▶ _Provided information_:
——————————

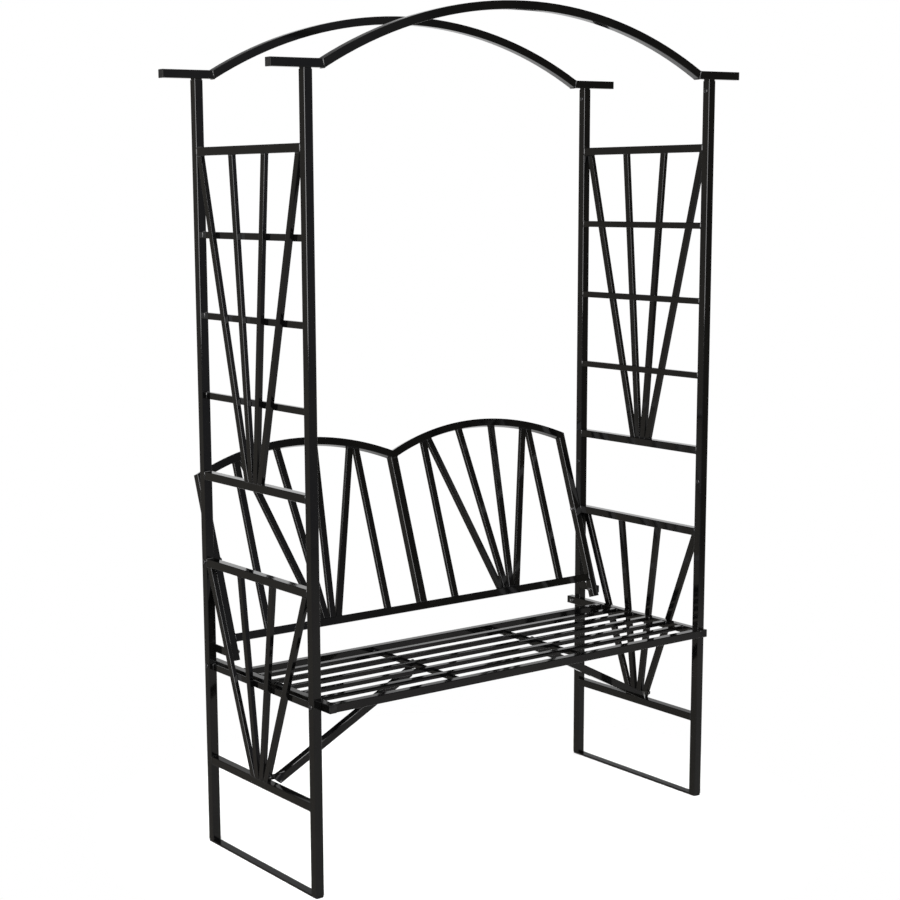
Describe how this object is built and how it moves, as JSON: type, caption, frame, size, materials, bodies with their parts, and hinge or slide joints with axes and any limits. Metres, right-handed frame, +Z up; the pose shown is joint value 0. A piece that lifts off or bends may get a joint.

——————————

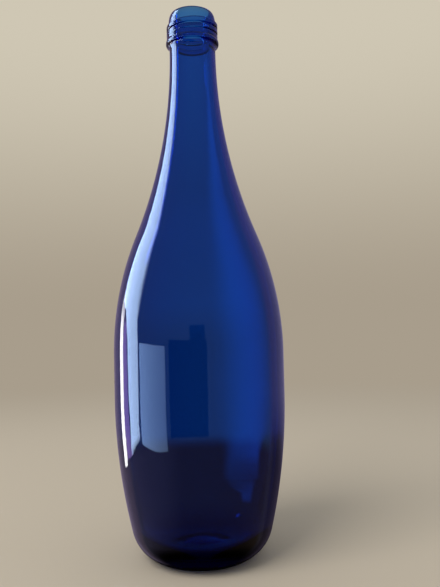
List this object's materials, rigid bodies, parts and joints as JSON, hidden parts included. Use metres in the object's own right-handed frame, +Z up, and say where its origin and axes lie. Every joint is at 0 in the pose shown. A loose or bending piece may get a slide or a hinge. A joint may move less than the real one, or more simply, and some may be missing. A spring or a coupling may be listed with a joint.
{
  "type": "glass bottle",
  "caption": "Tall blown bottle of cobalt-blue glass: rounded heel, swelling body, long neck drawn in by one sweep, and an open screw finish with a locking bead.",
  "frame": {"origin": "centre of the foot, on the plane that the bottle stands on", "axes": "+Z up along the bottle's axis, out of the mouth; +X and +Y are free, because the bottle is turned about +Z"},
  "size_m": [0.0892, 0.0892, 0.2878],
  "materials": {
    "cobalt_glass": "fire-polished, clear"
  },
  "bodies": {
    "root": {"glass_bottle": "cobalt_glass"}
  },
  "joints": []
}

——————————

▶ _Work to do_: Copy each line containing the word "joints" from the data.

▶ _Final result_:
Describe how this object is built and how it moves, as JSON: type, caption, frame, size, materials, bodies with their parts, and hinge or slide joints with axes and any limits. Metres, right-handed frame, +Z up; the pose shown is joint value 0. A piece that lifts off or bends may get a joint.
List this object's materials, rigid bodies, parts and joints as JSON, hidden parts included. Use metres in the object's own right-handed frame, +Z up, and say where its origin and axes lie. Every joint is at 0 in the pose shown. A loose or bending piece may get a slide or a hinge. A joint may move less than the real one, or more simply, and some may be missing. A spring or a coupling may be listed with a joint.
  "joints": []